There is nothing on the horizon that looks likely to be able to redress that. With emerging talk in central government of local government reform that could lead to plans for a single unitary local authority or “super city” for Wellington being revived, there is likely to be an expectation of stronger economic development leadership on the part of the Wellington City Council.

But that will require a sense of purpose and future vision that the Council has yet to display, which will in turn put pressure on the Mayor and his team to develop and promote the strategies required. Whether they can do so effectively remains an open question at this stage.

However, there is no doubt that thanks to Little’s leadership so far, the Wellington City Council is now better placed to lead the region’s revival, than it was in the years when it was an ongoing national joke. For a start, as an experienced national politician, Little knows how to talk constructively to the government of the day, rather than “at” them the way Whanau did. He might even be able to pull off a special regional deal with central government which was never on the cards under Whanau.
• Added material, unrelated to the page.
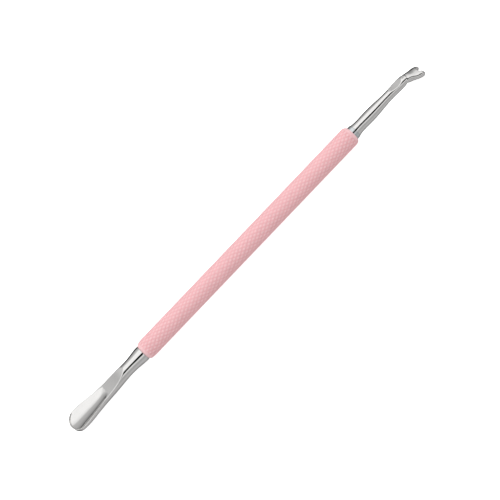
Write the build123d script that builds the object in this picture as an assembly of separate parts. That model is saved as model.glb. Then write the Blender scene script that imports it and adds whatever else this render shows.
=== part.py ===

Although Wellington is far from getting out of the doldrums it has been wallowing in during recent years, there is an emerging sense that with Little at the helm, provided he is not kneecapped along the way by some of his Councillors, Wellington might start to move forward once more.

The last thing New Zealand needs is a dysfunctional capital city. From a national perspective, not to mention that of Wellington’s long-suffering ratepayers, Little’s early performance as Mayor is encouraging and a relief to those who despaired of the Wellington City Council ever regaining its senses.  But to truly succeed the Council must allow Little to carry on the way he has started, for the balance of his term.